Pennsylvanie, Géorgie, Nevada, Arizona, Caroline du Nord. Dans tous ces États, au fur et à mesure que le dépouillement des votes se poursuivait, Joe Biden gagnait du terrain. Une victoire en Pennsylvanie (20 votes) ou en Géorgie (16 votes), et le démocrate arrive au chiffre magique des 270 votes au collège électoral. Et tandis que le processus suivait son cours, l’ancien vice-président de Barack Obama appelait la population à la patience.
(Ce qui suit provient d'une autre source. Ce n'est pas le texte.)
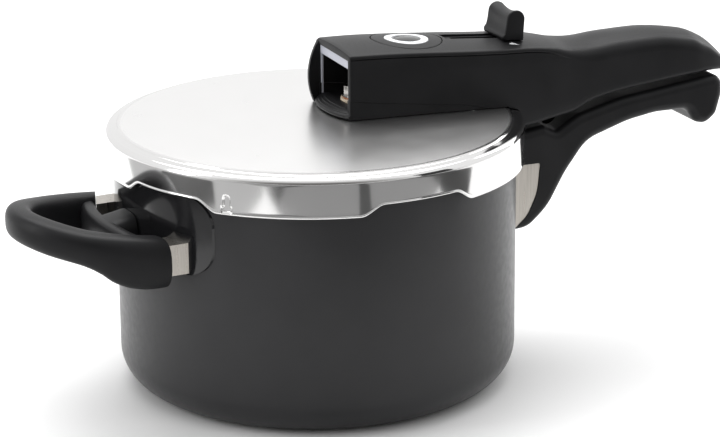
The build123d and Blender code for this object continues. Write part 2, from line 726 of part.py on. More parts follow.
def write_parts():
    os.makedirs("parts", exist_ok=True)
    solid = handle_solid()
    hollow = handle_hollow()
    z_floor = pot_h + handle_floor
    turn = Rot(0, 0, side_turn)
    nodes = {
        "pot_body": pot_body(),
        "pot_handle": pot_handle(),
        "pot_handle_bracket": pot_handle_bracket(),
        "pot_handle_flame_guard": pot_handle_flame_guard(),
        "pot_handle_screw": pot_handle_screw(),
        "side_handle": turn * side_handle(),
        "side_handle_wall_plate": turn * side_handle_wall_plate(),
        "side_handle_brackets": turn * side_handle_brackets(),
        "side_handle_flame_guards": turn * side_handle_flame_guards(),
        "side_handle_screws": turn * side_handle_screws(),
        "lid_shell": lid_shell(),
        "lid_gasket": lid_gasket(),
        "lid_handle_shell": lid_handle_shell(hollow, solid),
        "lid_handle_base": lid_handle_base(hollow),
        "lid_handle_screws": lid_handle_screws(),
        "outlet_frame": outlet_frame(),
        "valve_body": valve_body(valve_x, 10.0, 24.6),
        "valve_collar": tube(10.0, valve_r + fit_gap, z_floor + 0.05, z_floor + 2.0, valve_x),
        "valve_seal_ring": tube(8.6, valve_r + fit_gap, z_floor + 2.0, z_floor + 3.2, valve_x),
        "valve_washer": tube(9.4, valve_r + fit_gap, z_floor + 3.2, z_floor + 4.2, valve_x),
        "valve_nut": hex_nut(valve_x, z_floor + 4.2, 5.0, 15.0, valve_r + 0.02),
        "valve_plug": valve_plug(),
        "valve_spring": coil_spring(valve_x, pot_h + 27.7, pot_h + 44.0, 4.0, 6),
        "indicator_valve_body": valve_body(disc_x, 9.0, 18.6),
        "indicator_nut": hex_nut(disc_x, z_floor + 0.05, 3.6, 15.0, valve_r + 0.02),
        "indicator_pin": indicator_pin(),
        "indicator_spring": coil_spring(disc_x, pot_h + 21.7, pot_h + disc_ledge + 0.2, 4.0, 6),
        "indicator_disc": indicator_disc(solid),
        "indicator_ring": indicator_ring(solid),
        "slider_knob": slider_knob(),
        "slider_bar": slider_bar(),
        "slider_screw": slider_screw(),
        "detent_ball": detent_ball(),
        "detent_spring": coil_spring(detent_x(), z_floor + 1.0, detent_ball_low(), 1.9, 5),
        "lock_bolt": lock_bolt(),
        "lock_bolt_spring": coil_spring(lock_x, pot_h + 5.1, bar_under(lock_x) - bolt_gap - 6.1, 4.0, 4),
    }
    for name, body in nodes.items():
        export_step(body, f"parts/{name}.step")


write_parts()
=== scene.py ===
# %% [markdown]
# # A stovetop pressure cooker
# The cooker is a dark enamelled pot with a mirror-polished bayonet lid, and black moulded handles with a
# slider and a pressure indicator. The engineering model holds the sizes and the joints. This lesson
# builds the surfaces that a person sees around it, one piece at a time, and gives each one its finish.

# %% Load the engineering model
import math
import bpy
import bmesh
import numpy as np
from mathutils import Matrix, Vector


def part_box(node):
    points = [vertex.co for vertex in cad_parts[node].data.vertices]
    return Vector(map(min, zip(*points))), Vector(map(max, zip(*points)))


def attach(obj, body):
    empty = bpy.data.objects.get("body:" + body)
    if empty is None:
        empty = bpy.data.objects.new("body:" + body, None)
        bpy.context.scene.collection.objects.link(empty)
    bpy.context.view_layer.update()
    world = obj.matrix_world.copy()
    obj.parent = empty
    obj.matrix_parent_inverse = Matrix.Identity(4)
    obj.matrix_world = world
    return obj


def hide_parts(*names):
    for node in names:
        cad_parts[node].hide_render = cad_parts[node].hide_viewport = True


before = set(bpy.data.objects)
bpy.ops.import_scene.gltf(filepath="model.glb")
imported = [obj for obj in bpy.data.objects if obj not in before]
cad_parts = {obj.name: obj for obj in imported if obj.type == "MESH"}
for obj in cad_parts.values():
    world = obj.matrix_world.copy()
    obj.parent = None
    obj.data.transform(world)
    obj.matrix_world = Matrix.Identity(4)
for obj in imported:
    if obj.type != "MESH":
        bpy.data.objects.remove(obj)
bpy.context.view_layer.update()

# %% [markdown]
# ## Driving sizes
# Every size here is in millimetres, and every mesh is scaled to metres when it is made. The pot's rim
# height and the lid's radius are read from the engineering model, so the pieces stay on it. The other
# sizes are counted from the rim, upwards, and from the lid's or the pot's radius, outwards.

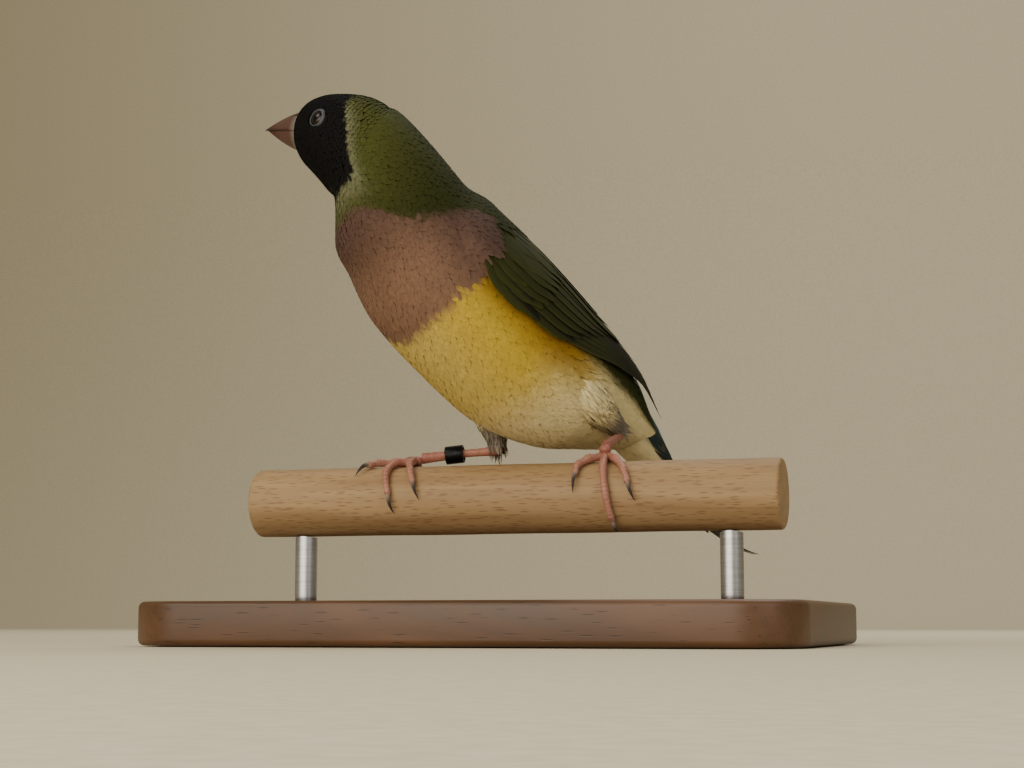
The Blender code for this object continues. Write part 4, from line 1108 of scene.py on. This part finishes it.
# Bill: smooth dry keratin, a soft gloss with faint growth lines along it
def hornMaterial(name, roughness, stretchBy):
    made, tree, shader = newMaterial(name, Roughness=roughness, Specular_IOR_Level=0.2,
                                     Subsurface_Weight=0.06, Subsurface_Scale=1.0,
                                     Subsurface_Radius=(0.0008, 0.0004, 0.0003))
    where = addNode(tree, "ShaderNodeUVMap", uv_map="along").outputs["UV"]
    flat = addNode(tree, "ShaderNodeMapping", {"Vector": where, "Scale": (stretchBy, 26.0, 1.0)})
    # growth lines 0.8 mm long and 0.15 mm wide on the bill
    streaks = {"Vector": flat.outputs["Vector"], "Scale": 3.0, "Detail": 4.0}
    streaks = addNode(tree, "ShaderNodeTexNoise", streaks).outputs["Fac"]
    dress(tree, shader, mottled(tree, streaks, 0.78, 1.2), streaks, 0.05, 0.6)
    return made


def mandible(sign, depth, width, length, material, name):
    # half ovals that shrink along a curve to the tip: width and depth as 1 - step^p; the upper one
    # has a low ridge on top and a nostril on each side, and its edge laps over the lower one
    topX, topZ, lowX, lowZ = bird["head"][-1][:4]
    lean = (topX - lowX) / (topZ - lowZ)
    rows, arc, floor = 72, 49, 9
    step = np.linspace(0, 1, rows)[:, None]
    angle = np.linspace(0, np.pi, arc)[None, :]
    drop = math.tan(math.radians(bill["drop"]))
    mouth = bill["mouth"] - drop * length * step + bill["lap"][0 if sign > 0 else 1]
    taper, narrow = (1 - step ** bill[curve] * (1 - bill["tip"]) for curve in ("depthCurve", "widthCurve"))
    crown = 1 + bill["ridge"] * hill(angle - np.pi / 2, bill["ridgeWidth"]) * (sign > 0)
    left = width * narrow * np.cos(angle) * (1 - 0.05 * np.sin(angle * 2) ** 2)
    z = mouth + sign * depth * taper * np.sin(angle) ** bill["roundness"] * crown
    chord = np.linspace(-1, 1, floor + 2)[1:-1][None, :]
    hollow = sign * bill["hollow"] * (1 - chord ** 2) * narrow
    left = np.concatenate([left, width * narrow * chord], 1)
    z = np.concatenate([z, mouth + hollow], 1)
    face = lowX + lean * (z - lowZ) * (1 - step) + lean * (bill["mouth"] - lowZ) * step
    x = face + bill["start"] + length * step
    points = headPoint(x, left, z)
    outward = unit(headPoint(x, left * 1.05, z + 0.05 * (z - mouth)) - points)
    nostrilShade = 0 * z
    if sign > 0:
        forth, aside, above = bill["nostril"]
        for side in (1, -1):
            away = ((x - topX - forth) / 1.5) ** 2 + (left - side * aside) ** 2
            away = away + (z - bill["mouth"] - above) ** 2
            pit = np.exp(-away / bill["nostrilSize"] ** 2)
            points = points - outward * (pit * bill["nostrilDepth"])[..., None]
            nostrilShade = nostrilShade + pit
    band, pink, red, dark = (linear(bill[tint]) for tint in ("band", "pink", "red", "dark"))
    tint = mixed(band, pink, blend(0.04, 0.2, step + 0 * z))
    tint = mixed(tint, red, blend(0.45, 0.98, step + 0 * z) * 0.85)
    # painted shade: darker along the mouth line, in the crease where the mandibles meet
    edge = hill(z - mouth, 0.32) * blend(0.05, 0.25, step)
    top = hill(left, 0.5) * (z * sign > mouth * sign) * (0.55 if sign > 0 else 0.3)
    tint = mixed(tint, dark, np.clip(0.55 * edge + top * blend(0.02, 0.2, step), 0, 0.8))
    # painted shade: the nostril dents are darkened as the shadow inside the openings
    tint = mixed(tint, dark * 0.4, np.clip(nostrilShade * 1.3, 0, 1))
    across = np.linspace(0, 1, z.shape[1])[None, :] + 0 * step
    return makePiece(name, points * mm, tubeFaces(rows, z.shape[1]), material,
                     maps={"along": np.stack([step + 0 * z, across], -1)}, tint=tint, sharp=70)


def makeBill():
    horn = hornMaterial("bill_keratin", 0.42, 4.0)
    long, half = bill["length"], bill["half"]
    upper = mandible(1, bill["upper"], half, long, horn, "bill_upper_mandible")
    lower = mandible(-1, bill["lower"], half * bill["lowerHalf"], long * bill["lowerShare"], horn,
                     "bill_lower_mandible")
    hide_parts("bill_upper")
    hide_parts("bill_lower")
    print("bill made")


makeEyes()
makeBill()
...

Mais à la Maison-Blanche, derrière son lutrin, Donald Trump a tout fait sauf adopter un ton conciliant ou laisser entendre qu’il espérait une transition pacifique. Et il l’a fait en laissant encore une fois planer un doute sur la légitimité des résultats. « Si vous comptez les votes légaux, je gagne aisément. Si vous comptez les votes illégaux, [les démocrates] peuvent essayer de voler cette élection », a-t-il lancé en s’appuyant sur des notes écrites.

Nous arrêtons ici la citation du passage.